В этом контексте еще раз хочу обратить внимание усердных читателей на анализ вопроса, так интересовавшего русского философа С. Л. Франка: насколько «религиозное развитие духа» на Западе и на Востоке влияет на «эмпирическую периферию жизни». Этот вопрос со всей остротой был поставлен русскими религиозными философами еще до катастрофы 1917 г. Смысл вопроса заключается в следующем: должна ли религия, вера человека существенно влиять на его жизнь и жизнь вокруг него? Речь здесь идет не только и не столько о личностных изменениях. Принципиальный вопрос заключается в другом: способна ли личная вера сделать человека созидателем государства, культуры, семьи, способна ли она изменить его отношение к труду? С. Л. Франк указывает, что одной из главных особенностей русской духовности является равнодушие именно к этой стороне жизни: русский человек проявляет поразительное равнодушие к политико-экономическим, культурно-историческим и бытовым аспектам «религиозного»[51].

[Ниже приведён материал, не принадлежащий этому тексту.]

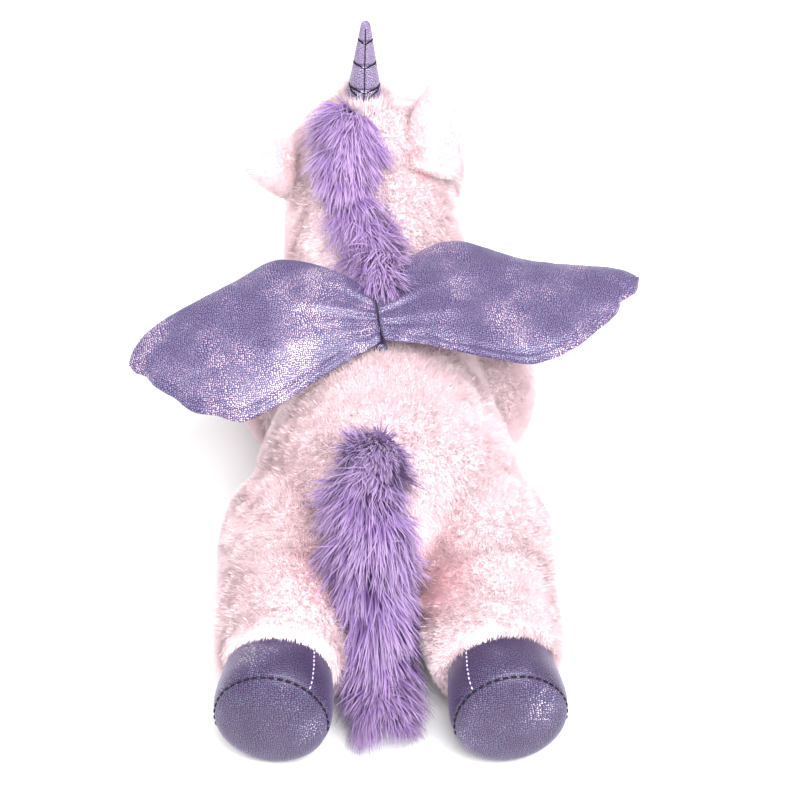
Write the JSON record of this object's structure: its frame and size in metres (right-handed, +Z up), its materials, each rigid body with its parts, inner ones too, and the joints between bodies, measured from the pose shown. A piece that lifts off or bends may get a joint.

Мы видим, что Л. Толстой также обращает внимание на эту сторону отношения к религии. Но с важной оговоркой: в сущности, «эмпирической периферии жизни» для него в понимании Франка не существует, потому что государство, культура, собственность не являются, с точки зрения Л. Толстого, ценностью. Задача религиозно-культурного строительства отходит для него на второй план по отношению к вопросам о смысле индивидуального человеческого бытия.